Issue #5 – Closing the lid. Closing the lid disconnects the secondary screen. This means that any windows that you moved to the second screen are pushed back to the main screen when you re-open the laptop, so any efforts you put towards creating the perfect window arrangement in your apps can be quickly undone if you close the lid for any reason. I became fond of putting the start menu and taskbar on the secondary screen, which made for easy task switching… but my task bar would return to the main screen any time I closed the lid. Also in my favorite development tools, I grew fond of the idea of putting my inspectors, watches, local variables, console outputs, and other debug windows on the secondary screen… they two would be pushed back to the main screen when the lid was closed…. annoying!

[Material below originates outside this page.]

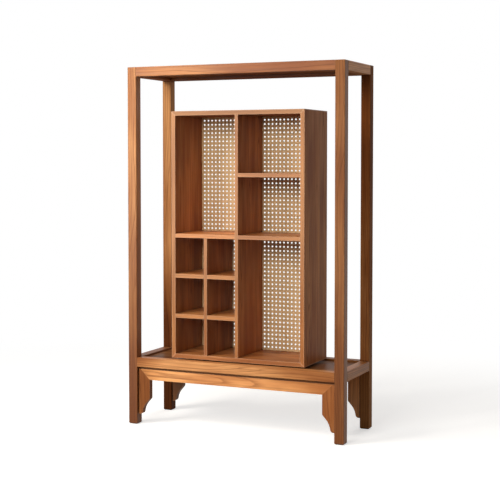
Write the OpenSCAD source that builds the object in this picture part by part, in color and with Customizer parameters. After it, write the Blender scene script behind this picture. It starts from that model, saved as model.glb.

Issue #6 – Battery life. I don’t care about battery life, but some of you do. I expected it to be miserable, and FYI it is. Take note of that.
Now that I’ve had a couple of days to acquaint myself with this device… I’m on the fence. Should I send it back and wait for the next generation? Will there ever be another generation like it? Well as I said in my opening paragraph, I love the idea of the Zenbook Pro Duo, and I hope they use this as a benchmark for future designs… I just hope they fix the things that drive me up the wall about it.